Forgetting the in-between days. Hybrid means variable headcount. Monday might see 40% attendance while Wednesday hits 85%. Spaces designed for peak capacity feel empty and cold on quiet days. Clever layouts use moveable partitions and bookable “neighborhoods” that scale with daily attendance patterns.
How to Plan Your Hybrid Office Layout
Start with data, not assumptions.
Survey your team. Literally ask: “What tasks need quiet? When do you collaborate most? What frustrates you?” Answers vary wildly by role—engineering needs different configurations than sales.
Run a pilot. Pick one floor or department. Test acoustic solutions, experiment with furniture arrangements, measure satisfaction before scaling. Steelcase found that companies running 3-month pilots made 40% fewer costly mistakes during full rollouts.
Consider booking analytics. Workspace planning tools track which spaces get used versus which collect dust. That data tells you what to expand and eliminate.
Budget for iteration. Your first hybrid design won’t be perfect. Build in flexibility—modular furniture, moveable partitions, technology that travels. The companies winning at hybrid treat offices as evolving experiments.
The Workspace Evolution Continues
Hybrid office design isn’t a one-time project. Teams change, work evolves, and what clicks this quarter might drag next year. The real competitive edge comes from treating your workspace as a living system, one that adapts alongside your people.
Frequently Asked Questions
How does office layout affect employee productivity?
Physical workspace design directly influences focus, collaboration, and energy levels. Research shows factors like lighting, acoustics, and spatial zoning can swing productivity metrics by 15-25%.

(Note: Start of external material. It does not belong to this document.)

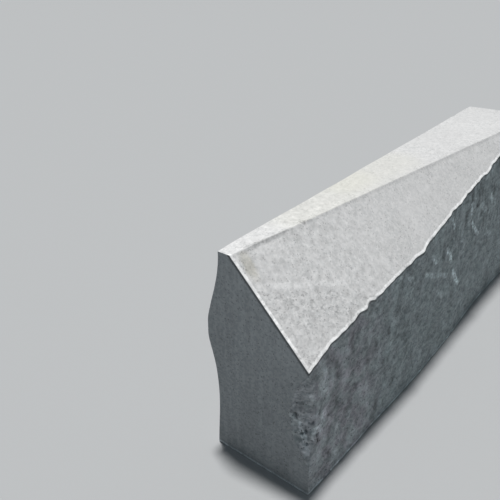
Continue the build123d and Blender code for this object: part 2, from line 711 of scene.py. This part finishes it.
    def mark_faces(self):
        """Writes what the granite reads: how split and how end-sawn each place is, and how many
        millimetres it is from the splay's lower arrises and from the bed's."""
        grid = self.grid
        new_layer = grid.verts.layers.float.new
        split, sawn_end, rim, foot = map(new_layer, ("split", "sawn_end", "rim", "foot"))
        corners = self.arrises().corners
        lower = (ROAD_ARRIS, END_ARRIS)
        rims = Arrises([corner for corner in corners if any(arris <= corner[2] for arris in lower)])
        feet = Arrises([corner for corner in corners if "bed" in corner[2]])
        for vertex in grid.verts:
            faces = vertex.link_faces
            vertex[split] = sum(self.is_on(face, *SPLIT) for face in faces) / len(faces)
            vertex[sawn_end] = sum(self.is_on(face, *ENDS) for face in faces) / len(faces)
            vertex[rim] = rims.distance(vertex.co) / MILLIMETRE
            vertex[foot] = feet.distance(vertex.co) / MILLIMETRE
        for face in grid.faces:
            face.smooth = True
        for edge in grid.edges:
            edge.smooth = edge.calc_face_angle(0.0) < SHARP
        grid.faces.layers.int.remove(self.side)

    def finished_mesh(self):
        """The shaped grid as a mesh, held inside the CAD box."""
        for vertex in self.grid.verts:
            x, y, z = vertex.co
            near_end = END_LEAN * z / HEIGHT - HALF_LENGTH
            x = keep_in(x, LOW.x, HIGH.x)
            y = min(max(y, near_end), HALF_LENGTH)
            vertex.co = (x, y, min(max(z, LOW.z), HEIGHT))
        self.grid.normal_update()
        self.mark_faces()
        mesh = bpy.data.meshes.new("dressed_stone")
        self.grid.to_mesh(mesh)
        self.grid.free()
        return mesh


class Level:
    """A number that changes over the stone's surface. Sums on it add Math nodes."""

    def __init__(self, tree, socket):
        self.tree = tree
        self.socket = socket

    def sum_of(self, operation, first, second):
        made = self.tree.nodes.new("ShaderNodeMath")
        made.operation = operation
        for socket, value in zip(made.inputs, (first, second)):
            if isinstance(value, Level):
                self.tree.links.new(value.socket, socket)
            else:
                socket.default_value = value
        return Level(self.tree, made.outputs["Value"])

    def __add__(self, other):
        return self.sum_of("ADD", self, other)

    def __radd__(self, other):
        return self.sum_of("ADD", other, self)

    def __sub__(self, other):
        return self.sum_of("SUBTRACT", self, other)

    def __rsub__(self, other):
        return self.sum_of("SUBTRACT", other, self)

    def __mul__(self, other):
        return self.sum_of("MULTIPLY", self, other)

    def __rmul__(self, other):
        return self.sum_of("MULTIPLY", other, self)

    def __gt__(self, other):
        return self.sum_of("GREATER_THAN", self, other)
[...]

What is activity-based working?
Activity-based working (ABW) provides employees with different workspace zones optimized for specific tasks. Employees choose where to work based on what they’re doing, not assigned seating.
How much office space per employee for hybrid setups?
Most hybrid offices now plan for 75-150 square feet per employee, down from the traditional 150-250 square feet.